End run
It was plain from Kevin Johnson’s campaign for mayor that he thought the job should be more chief executive and less coalition and consensus builder. The “strong mayor” plan was part and parcel of his campaign and his intentions for the office from the beginning.
But after his initial decision to go the initiative-measure route, dispatching paid signature gatherers around town to get a strong-mayor proposal on the ballot, Mayor Johnson seemed to take a deep breath and decide to examine the idea rather than rushing to the ballot box. That seemed sensible enough, and it led to the formation of a committee that would review the city charter and make recommendations to the full city council on changes to the charter, including a strong-mayor proposal.

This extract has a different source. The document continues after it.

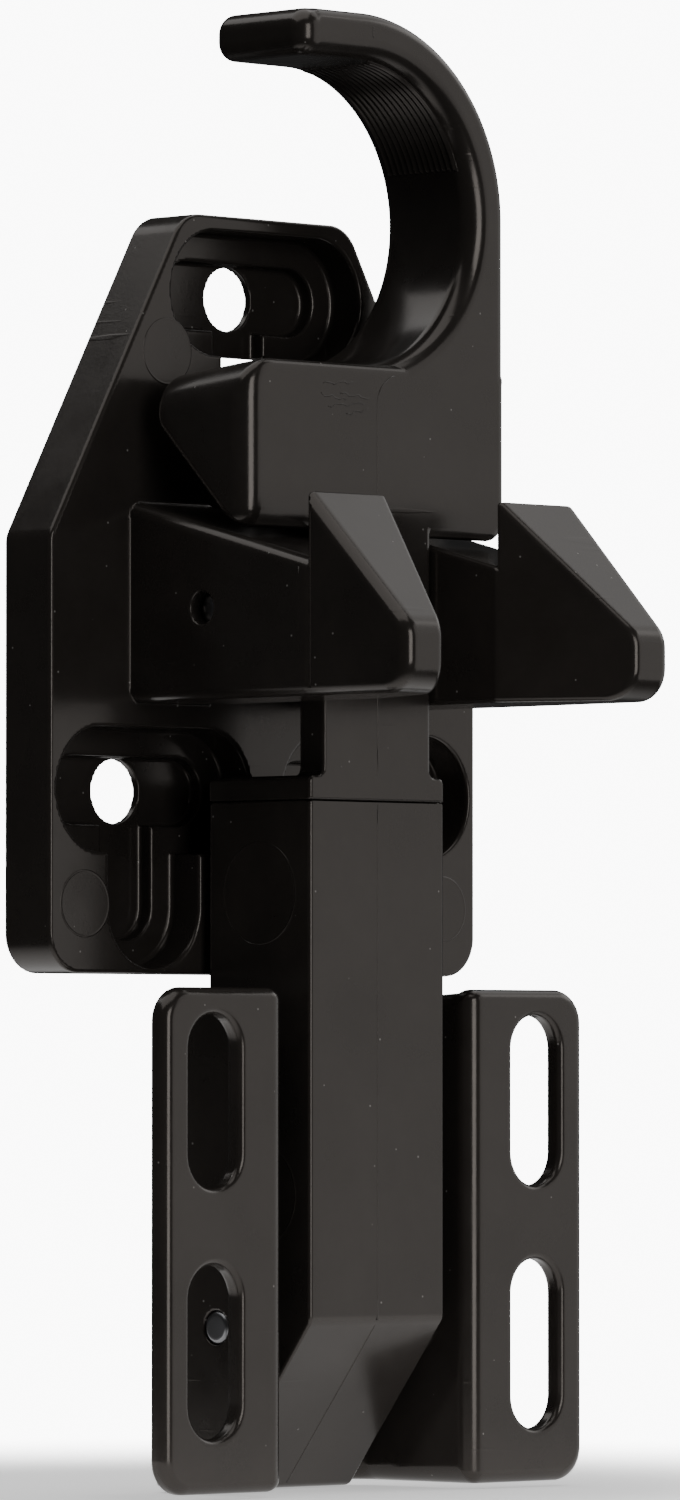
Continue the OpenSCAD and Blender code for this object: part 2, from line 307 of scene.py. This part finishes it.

That seemed even more sensible.
We’re the first to acknowledge that Sacramento city government could use some streamlining and structural reform. Sacramento might even need a strong mayor, though the case for that remains to be made. The news of the city’s study committee was reassuring, an example of how a city ought to work: conscientiously, deliberately and publicly. What’s more, the mayor seemed remarkably temperate and wise in his decision to focus first on the city’s budget problems, while putting his campaign to power up his job description on the back burner.
It looked as if the grown-ups were in charge down at City Hall.
Then we find that Mayor Johnson, presented with the news that there was a deadline on his initiative, reactivated the petition drive and moved to put the strong-mayor measure on the ballot—before the city’s committee could complete their work.
Let’s remember that using the initiative process to do an end run around legislative deliberation is one of the main sources of California’s current problems. It’s resulted in a constitution that’s been amended more than 500 times and elections that are inundated with advertising from an ever-growing media echo chamber.
To see Mayor Johnson embrace this method of achieving his goal rather than waiting to at least see what the city’s committee will recommend is disheartening. It’s not as if there’s a spontaneous movement in Sacramento to rewrite the city’s charter and give the mayor more power; while we’re willing to listen to the proposal, it’s not something that Mayor Johnson could field an army of volunteers to accomplish. Rather than make his case to his colleagues and the citizens of Sacramento, he hired signature gatherers and a PR team.
It is not, in short, grassroots politics. This petition drive is just more of the same insider politicking that has caused so many problems for not just Sacramento but the entire state.
We’re willing to give Mayor Johnson the benefit of the doubt; he certainly wasn’t the only mayoral candidate who felt a strong mayor was a good idea. But when the mayor doesn’t make a good case for the idea and instead tries to do an end run around the rest of the city council, it comes across as a petty power grab rather than a legitimate quest for reform.
We think the mayor can do better. We certainly hope that Sacramento’s voters expect more.